Output the data below in full, byte for byte. Nothing may differ.

§ DATA FOR THE TASK
-*-
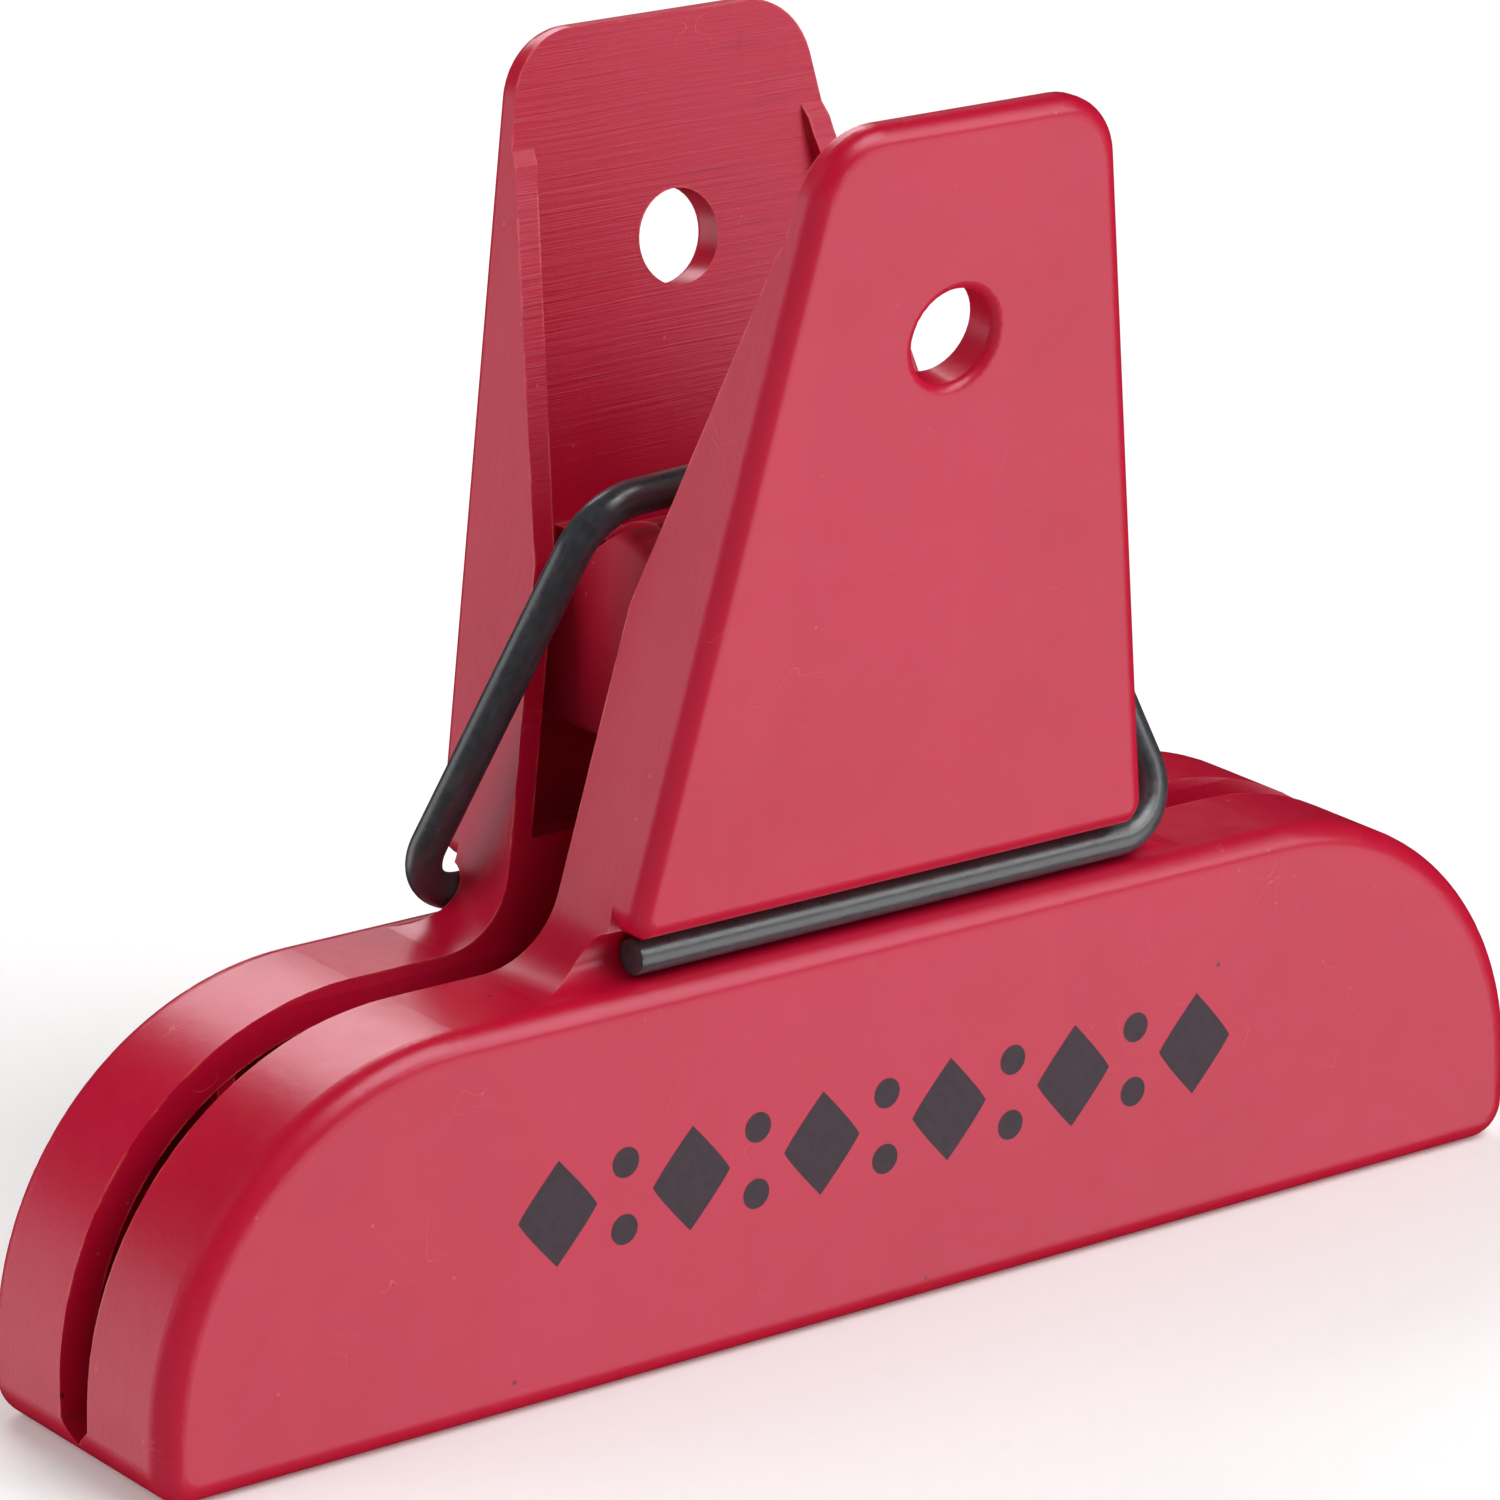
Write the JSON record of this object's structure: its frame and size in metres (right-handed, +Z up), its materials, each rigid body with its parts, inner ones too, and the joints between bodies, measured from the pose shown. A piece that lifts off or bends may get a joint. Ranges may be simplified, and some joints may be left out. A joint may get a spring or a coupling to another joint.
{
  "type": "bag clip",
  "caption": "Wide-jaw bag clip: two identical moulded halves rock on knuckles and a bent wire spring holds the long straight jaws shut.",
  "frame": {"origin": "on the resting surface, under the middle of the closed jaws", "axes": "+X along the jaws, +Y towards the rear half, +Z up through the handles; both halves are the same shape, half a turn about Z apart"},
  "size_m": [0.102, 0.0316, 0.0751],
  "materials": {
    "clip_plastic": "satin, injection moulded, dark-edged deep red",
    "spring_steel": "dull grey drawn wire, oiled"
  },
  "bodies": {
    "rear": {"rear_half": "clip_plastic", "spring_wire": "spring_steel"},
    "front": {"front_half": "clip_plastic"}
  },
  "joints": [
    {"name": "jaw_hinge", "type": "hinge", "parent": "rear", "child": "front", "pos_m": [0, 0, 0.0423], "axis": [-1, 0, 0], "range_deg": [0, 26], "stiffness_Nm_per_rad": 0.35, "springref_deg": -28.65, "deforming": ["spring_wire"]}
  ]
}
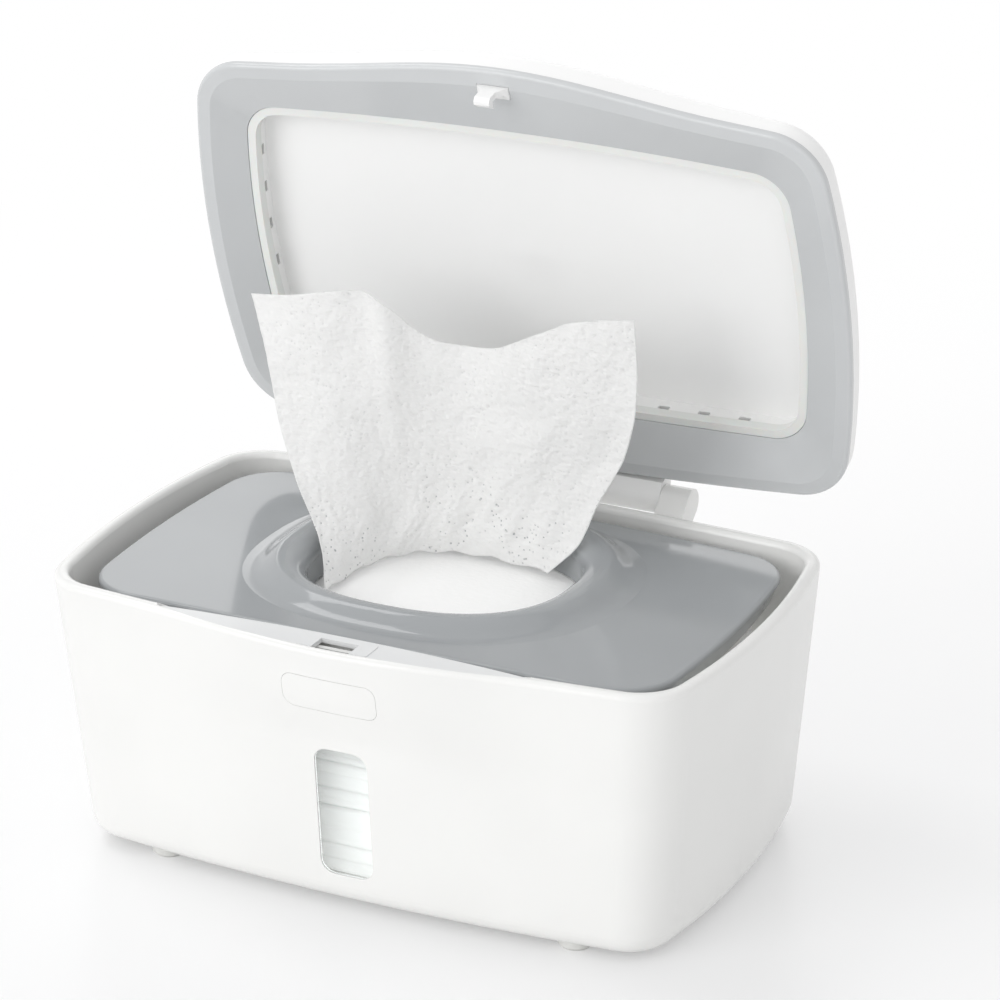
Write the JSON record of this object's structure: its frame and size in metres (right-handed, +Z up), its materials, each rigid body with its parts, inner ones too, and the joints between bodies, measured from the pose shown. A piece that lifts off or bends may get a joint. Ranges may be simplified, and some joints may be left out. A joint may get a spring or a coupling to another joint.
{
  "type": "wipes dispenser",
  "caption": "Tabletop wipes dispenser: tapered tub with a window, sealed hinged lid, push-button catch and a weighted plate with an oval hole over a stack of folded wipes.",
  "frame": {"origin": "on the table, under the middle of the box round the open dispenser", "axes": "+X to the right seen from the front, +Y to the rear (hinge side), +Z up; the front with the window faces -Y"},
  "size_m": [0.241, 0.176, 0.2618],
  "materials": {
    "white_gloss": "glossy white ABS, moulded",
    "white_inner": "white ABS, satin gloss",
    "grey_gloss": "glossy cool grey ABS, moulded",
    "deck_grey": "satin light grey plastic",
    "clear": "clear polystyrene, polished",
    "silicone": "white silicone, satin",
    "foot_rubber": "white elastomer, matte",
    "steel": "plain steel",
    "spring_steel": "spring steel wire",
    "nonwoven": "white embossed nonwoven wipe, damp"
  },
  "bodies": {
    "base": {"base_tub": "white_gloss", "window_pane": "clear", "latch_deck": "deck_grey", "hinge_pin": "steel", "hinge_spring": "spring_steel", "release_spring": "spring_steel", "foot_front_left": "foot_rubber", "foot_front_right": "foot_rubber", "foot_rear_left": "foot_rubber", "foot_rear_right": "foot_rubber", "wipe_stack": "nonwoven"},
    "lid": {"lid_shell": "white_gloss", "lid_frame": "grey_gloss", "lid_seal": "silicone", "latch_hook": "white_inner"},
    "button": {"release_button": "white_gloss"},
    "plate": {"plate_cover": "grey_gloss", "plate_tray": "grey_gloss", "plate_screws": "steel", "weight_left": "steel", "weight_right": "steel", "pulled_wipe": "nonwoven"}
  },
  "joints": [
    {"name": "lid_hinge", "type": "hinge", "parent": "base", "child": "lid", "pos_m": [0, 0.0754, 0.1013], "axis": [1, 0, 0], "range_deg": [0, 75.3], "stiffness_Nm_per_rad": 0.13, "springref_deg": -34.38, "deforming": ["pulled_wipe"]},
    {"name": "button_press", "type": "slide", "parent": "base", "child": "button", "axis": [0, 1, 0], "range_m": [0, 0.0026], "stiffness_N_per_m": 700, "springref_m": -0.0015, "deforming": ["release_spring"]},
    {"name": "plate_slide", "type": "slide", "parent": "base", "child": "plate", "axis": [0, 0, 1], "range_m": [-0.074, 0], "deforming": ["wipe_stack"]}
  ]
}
-*-
§ SOLVED EXERCISE
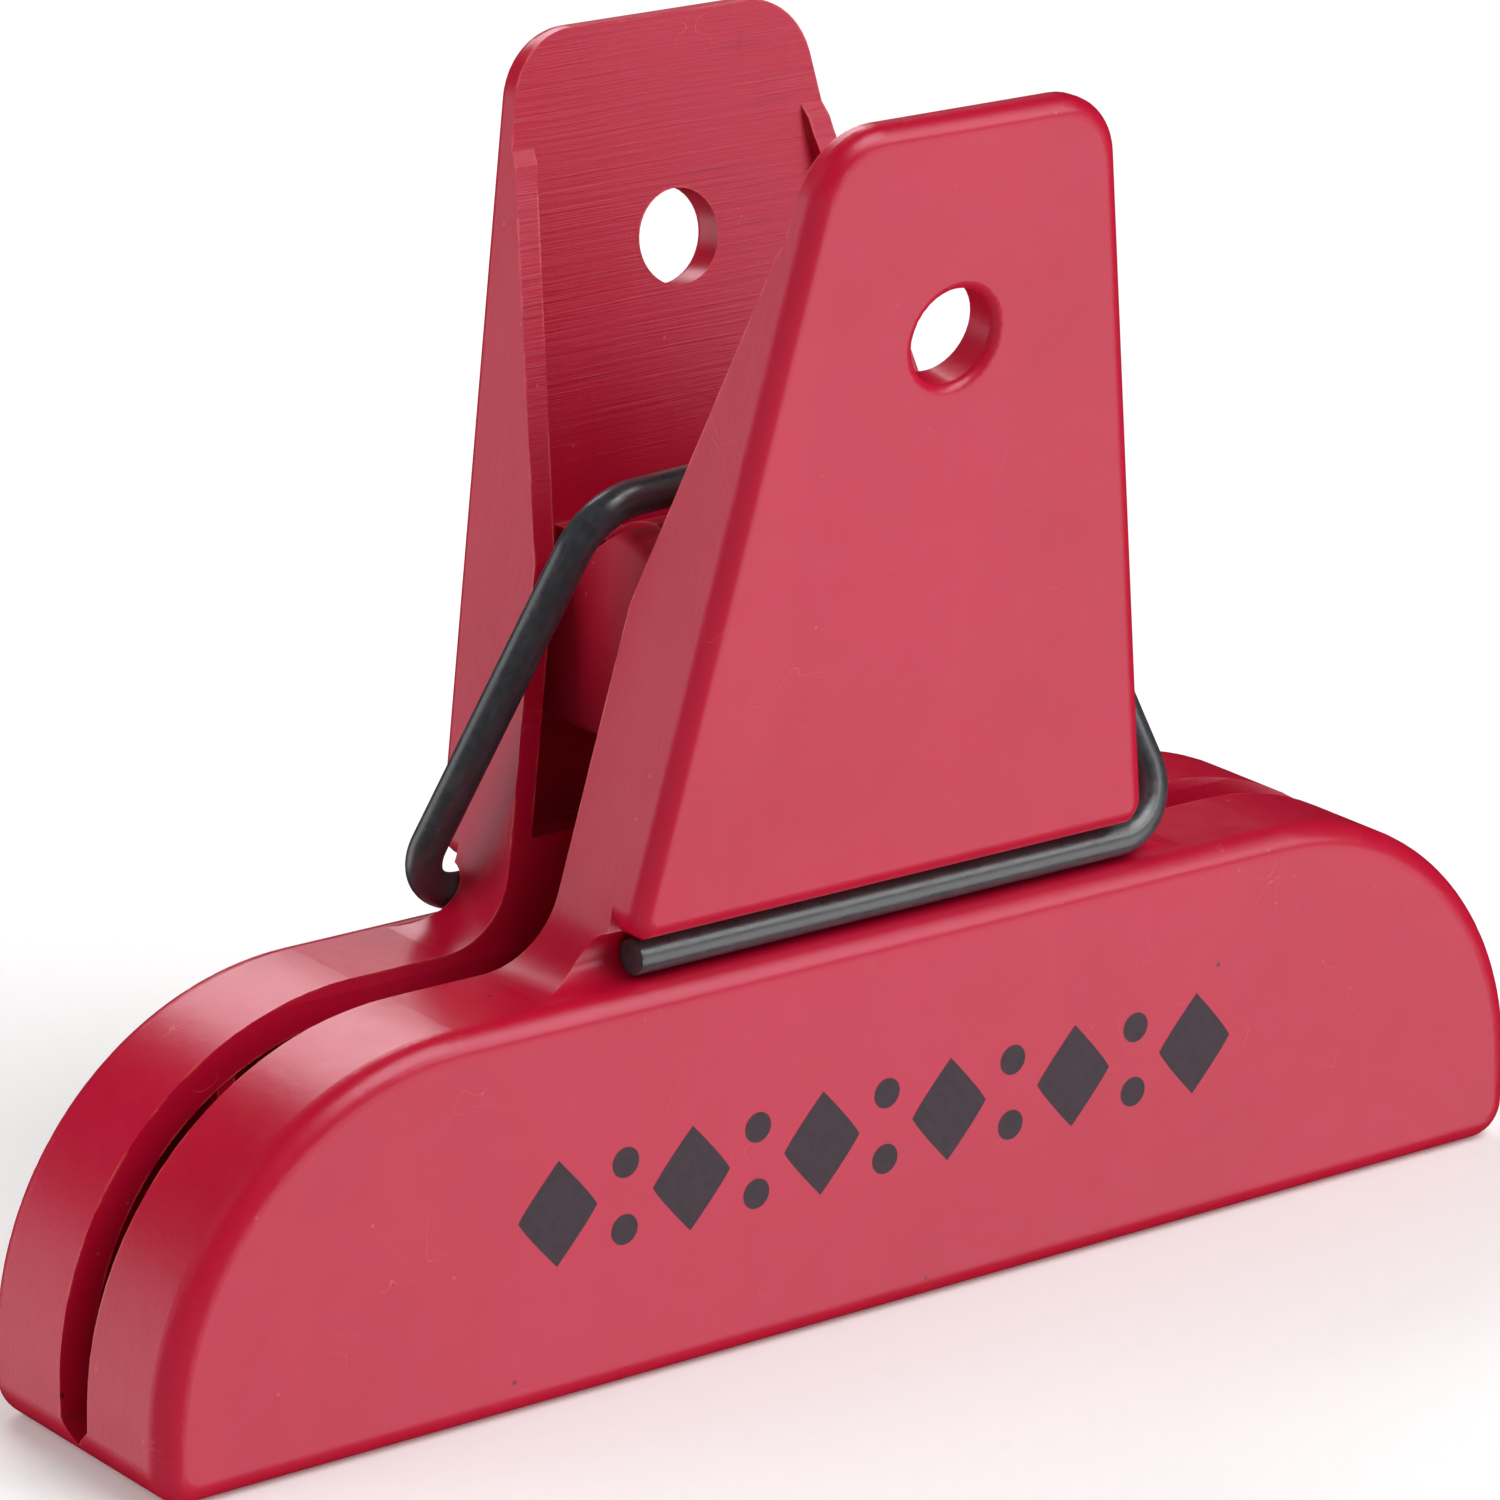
Write the JSON record of this object's structure: its frame and size in metres (right-handed, +Z up), its materials, each rigid body with its parts, inner ones too, and the joints between bodies, measured from the pose shown. A piece that lifts off or bends may get a joint. Ranges may be simplified, and some joints may be left out. A joint may get a spring or a coupling to another joint.
{
  "type": "bag clip",
  "caption": "Wide-jaw bag clip: two identical moulded halves rock on knuckles and a bent wire spring holds the long straight jaws shut.",
  "frame": {"origin": "on the resting surface, under the middle of the closed jaws", "axes": "+X along the jaws, +Y towards the rear half, +Z up through the handles; both halves are the same shape, half a turn about Z apart"},
  "size_m": [0.102, 0.0316, 0.0751],
  "materials": {
    "clip_plastic": "satin, injection moulded, dark-edged deep red",
    "spring_steel": "dull grey drawn wire, oiled"
  },
  "bodies": {
    "rear": {"rear_half": "clip_plastic", "spring_wire": "spring_steel"},
    "front": {"front_half": "clip_plastic"}
  },
  "joints": [
    {"name": "jaw_hinge", "type": "hinge", "parent": "rear", "child": "front", "pos_m": [0, 0, 0.0423], "axis": [-1, 0, 0], "range_deg": [0, 26], "stiffness_Nm_per_rad": 0.35, "springref_deg": -28.65, "deforming": ["spring_wire"]}
  ]
}
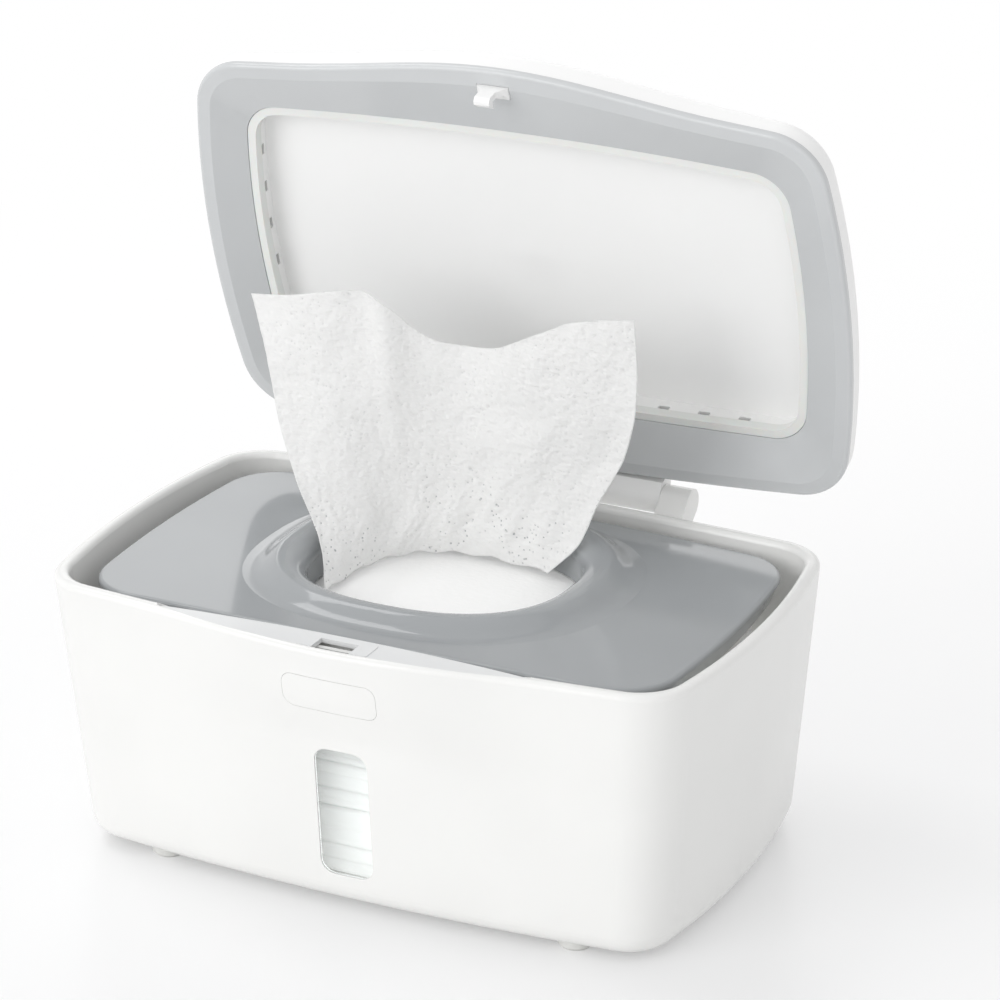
Write the JSON record of this object's structure: its frame and size in metres (right-handed, +Z up), its materials, each rigid body with its parts, inner ones too, and the joints between bodies, measured from the pose shown. A piece that lifts off or bends may get a joint. Ranges may be simplified, and some joints may be left out. A joint may get a spring or a coupling to another joint.
{
  "type": "wipes dispenser",
  "caption": "Tabletop wipes dispenser: tapered tub with a window, sealed hinged lid, push-button catch and a weighted plate with an oval hole over a stack of folded wipes.",
  "frame": {"origin": "on the table, under the middle of the box round the open dispenser", "axes": "+X to the right seen from the front, +Y to the rear (hinge side), +Z up; the front with the window faces -Y"},
  "size_m": [0.241, 0.176, 0.2618],
  "materials": {
    "white_gloss": "glossy white ABS, moulded",
    "white_inner": "white ABS, satin gloss",
    "grey_gloss": "glossy cool grey ABS, moulded",
    "deck_grey": "satin light grey plastic",
    "clear": "clear polystyrene, polished",
    "silicone": "white silicone, satin",
    "foot_rubber": "white elastomer, matte",
    "steel": "plain steel",
    "spring_steel": "spring steel wire",
    "nonwoven": "white embossed nonwoven wipe, damp"
  },
  "bodies": {
    "base": {"base_tub": "white_gloss", "window_pane": "clear", "latch_deck": "deck_grey", "hinge_pin": "steel", "hinge_spring": "spring_steel", "release_spring": "spring_steel", "foot_front_left": "foot_rubber", "foot_front_right": "foot_rubber", "foot_rear_left": "foot_rubber", "foot_rear_right": "foot_rubber", "wipe_stack": "nonwoven"},
    "lid": {"lid_shell": "white_gloss", "lid_frame": "grey_gloss", "lid_seal": "silicone", "latch_hook": "white_inner"},
    "button": {"release_button": "white_gloss"},
    "plate": {"plate_cover": "grey_gloss", "plate_tray": "grey_gloss", "plate_screws": "steel", "weight_left": "steel", "weight_right": "steel", "pulled_wipe": "nonwoven"}
  },
  "joints": [
    {"name": "lid_hinge", "type": "hinge", "parent": "base", "child": "lid", "pos_m": [0, 0.0754, 0.1013], "axis": [1, 0, 0], "range_deg": [0, 75.3], "stiffness_Nm_per_rad": 0.13, "springref_deg": -34.38, "deforming": ["pulled_wipe"]},
    {"name": "button_press", "type": "slide", "parent": "base", "child": "button", "axis": [0, 1, 0], "range_m": [0, 0.0026], "stiffness_N_per_m": 700, "springref_m": -0.0015, "deforming": ["release_spring"]},
    {"name": "plate_slide", "type": "slide", "parent": "base", "child": "plate", "axis": [0, 0, 1], "range_m": [-0.074, 0], "deforming": ["wipe_stack"]}
  ]
}